Under this grant, IPFCC:
- Convened a national advisory committee of clinical faculty and patient and family leaders to advise with the development, piloting, and dissemination of the training program.
- Conducted a targeted national environmental scan to understand which academic medical centers involve patients and families as faculty and how to integrate them into curriculum design.
- Analyzed findings of a survey to understand the prevalence and function of patients and families as educators in hospitals and academic medical centers, which were summarized and broadly disseminated in a report.
- Developed a patient and family faculty curriculum, online training, and implementation resources for use by clinical faculty and patient and family faculty trainees in academic medical centers, health and hospital systems, and schools of medicine, nursing, and other allied health professions.
- Piloted and tested the curriculum and online training materials at four New York City teaching hospitals: NewYork-Presbyterian Queens, NewYork-Presbyterian/Weill Cornell Medical Center, Stony Brook University Hospital, and The Children’s Hospital at Montefiore.
- Finalized the free online training course, which contains strategies for creating a new or expanded patient and family faculty program; training videos; supplemental educational materials; action plan templates; and other implementation and sustainability tools.
- Disseminated the course and training materials broadly through a webinar, email outreach, and social media posts, reaching more than 15,000 partner organizations in New York State. Resources will remain on a new dedicated Partnerships in Medical Education page on the IPFCC website.

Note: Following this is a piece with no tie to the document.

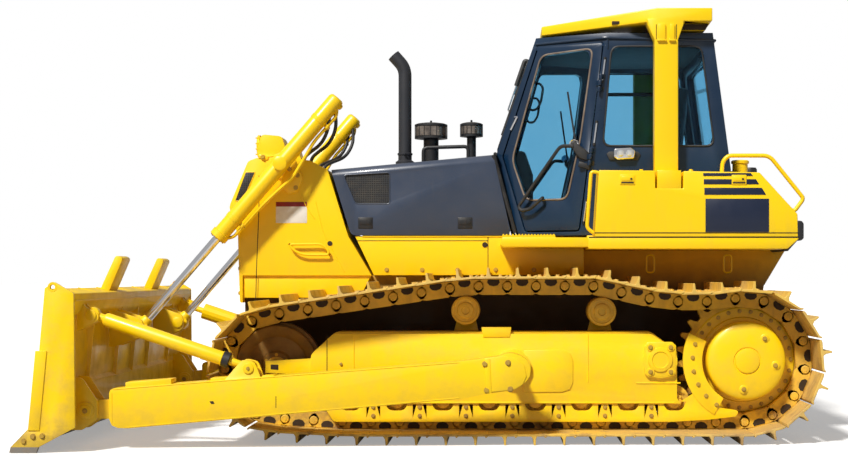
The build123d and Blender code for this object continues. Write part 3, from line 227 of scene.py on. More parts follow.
def noise(tree, place, scale, detail=3.0, roughness=0.55, stretch=None):
    """A noise texture on a place, which may be stretched first."""
    if stretch:
        mapping = tree.nodes.new("ShaderNodeMapping")
        mapping.inputs["Scale"].default_value = stretch
        tree.links.new(place, mapping.inputs["Vector"])
        place = mapping.outputs["Vector"]
    node = tree.nodes.new("ShaderNodeTexNoise")
    node.inputs["Scale"].default_value = scale
    node.inputs["Detail"].default_value = detail
    node.inputs["Roughness"].default_value = roughness
    tree.links.new(place, node.inputs["Vector"])
    return node.outputs["Fac"]


def ranged(tree, value, low, high, out_low=0.0, out_high=1.0):
    """A value moved from one range to another, and held there."""
    node = tree.nodes.new("ShaderNodeMapRange")
    for slot, number in zip(("From Min", "From Max", "To Min", "To Max"), (low, high, out_low, out_high)):
        node.inputs[slot].default_value = number
    tree.links.new(value, node.inputs["Value"])
    return node.outputs["Result"]


def arithmetic(tree, operation, first, second):
    """One sum on two values, each a socket or a number."""
    node = tree.nodes.new("ShaderNodeMath")
    node.operation = operation
    for slot, value in enumerate((first, second)):
        if isinstance(value, (int, float)):
            node.inputs[slot].default_value = value
        else:
            tree.links.new(value, node.inputs[slot])
    return node.outputs[0]


def blended(tree, share, first, second, mode="MIX"):
    """Two colours mixed by a share; each is a socket or a colour."""
    node = tree.nodes.new("ShaderNodeMix")
    node.data_type = "RGBA"
    node.blend_type = mode
    for slot, value in ((MIX_SHARE, share), (MIX_FIRST, first), (MIX_SECOND, second)):
        if isinstance(value, (int, float, tuple)):
            node.inputs[slot].default_value = value
        else:
            tree.links.new(value, node.inputs[slot])
    return node.outputs[MIX_RESULT]


def object_place(tree):
    """The place on the object, in metres."""
    return tree.nodes.new("ShaderNodeTexCoord").outputs["Object"]


def parts_of(tree, vector):
    """A vector's X, Y and Z."""
    node = tree.nodes.new("ShaderNodeSeparateXYZ")
    tree.links.new(vector, node.inputs[0])
    return node.outputs


def facing_parts(tree):
    """The X, Y and Z of the way that the surface faces."""
    return parts_of(tree, tree.nodes.new("ShaderNodeNewGeometry").outputs["Normal"])


def make_weathering():
    """Paint that has worked outdoors: faint fading, streaks, dust on ledges and low down, fine grit."""
    tree, given, result = new_group("weathering", [("Paint", "Color", (0.8, 0.6, 0.1, 1)),
                                                   ("Faded", "Color", (0.9, 0.7, 0.2, 1)),
                                                   ("Dust Colour", "Color", (0.5, 0.36, 0.2, 1)),
                                                   ("Dust", "Float", 0.3), ("Gloss", "Float", 0.3)],
                                    [("Colour", "Color"), ("Roughness", "Float"), ("Relief", "Float")])
    coordinates = object_place(tree)
    broad = noise(tree, coordinates, 1.1, 4, 0.6)
    patches = noise(tree, coordinates, 7, 5, 0.62)
    grit = noise(tree, coordinates, 90, 2, 0.5)
    streaks = noise(tree, coordinates, 9, 3, 0.55, stretch=(1, 1, 0.12))
    ledge = ranged(tree, facing_parts(tree)["Z"], 0.35, 0.95)
    low_down = ranged(tree, parts_of(tree, coordinates)["Z"], 0.1, 1.5, 1.0, 0.12)
    settled = arithmetic(tree, "MULTIPLY", ranged(tree, patches, 0.42, 0.68), low_down)
    on_ledges = arithmetic(tree, "MULTIPLY", ledge, ranged(tree, broad, 0.35, 0.65, 0.15, 0.7))
    run_off = arithmetic(tree, "MULTIPLY", ranged(tree, streaks, 0.56, 0.74), 0.45)
    dusty = arithmetic(tree, "MAXIMUM", settled, arithmetic(tree, "MAXIMUM", on_ledges, run_off))
    share = arithmetic(tree, "MULTIPLY", dusty, given.outputs["Dust"])
    paint = blended(tree, ranged(tree, broad, 0.38, 0.66, 0.0, 0.55), given.outputs["Paint"],
                    given.outputs["Faded"])
    tree.links.new(blended(tree, share, paint, given.outputs["Dust Colour"]), result.inputs["Colour"])
    rough = arithmetic(tree, "ADD", given.outputs["Gloss"], arithmetic(tree, "MULTIPLY", share, 0.45))
    rough = arithmetic(tree, "ADD", rough, ranged(tree, patches, 0.3, 0.7, -0.04, 0.06))
    tree.links.new(rough, result.inputs["Roughness"])
    grain, crust = arithmetic(tree, "MULTIPLY", grit, 0.25), arithmetic(tree, "MULTIPLY", share, 0.5)
    tree.links.new(arithmetic(tree, "ADD", grain, crust), result.inputs["Relief"])
    return tree


WEATHERING = make_weathering()


def new_material(name):
    """A material with its Principled shader: returns the material, its tree and the shader."""
    material = bpy.data.materials.new(name)
    material.use_nodes = True
    return material, material.node_tree, material.node_tree.nodes["Principled BSDF"]


def bumped(tree, shader, height, strength, distance=0.002):
    """Relief on the shader's normal."""
    bump = tree.nodes.new("ShaderNodeBump")
    bump.inputs["Strength"].default_value = strength
    bump.inputs["Distance"].default_value = distance
    tree.links.new(height, bump.inputs["Height"])
    tree.links.new(bump.outputs["Normal"], shader.inputs["Normal"])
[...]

The project faced a number of obstacles at the onset of the COVID-19 pandemic, forcing the team and the hospital implementation sites to quickly adapt to an all-virtual environment. Hospitals sites were also under immense pressure during the height of the pandemic and juggled significant competing priorities that impacted the completion of the pilot activities, resulting in a longer project timeline. Despite these challenges, IPFCC’s adapted approach resulted in an accessible and comprehensive online course that is more widely available. This shift led to creative thinking and some unexpected benefits. For example, video footage from exemplar national sites is now memorialized in the training materials; a planned in-person, all-day training was transformed into a practical online resource; and more participants can complete the resources at their own pace. Although hospital teams were stretched thin, many reported how the pandemic underscored the critical need to better involve patients and families in workforce development and training. As a result, they committed their time, resources, and insights to the project, even during difficult times.
All four participating hospital sites have continued their patient and family faculty programs past the grant period, including concrete next steps on how they will increase and diversify their patient and family advisors; build advisors’ skills to effectively share their experiences; and meet with deans and faculty in the medical school to identify opportunities.
IPFCC’s research showed that robust and sustainable patient and family faculty programs are still low in number as a result of lack of leadership support, training for patient and family faculty, and funding. IPFCC is continuing to advance the field, integrating resources and lessons learned from this project throughout its consultations and trainings.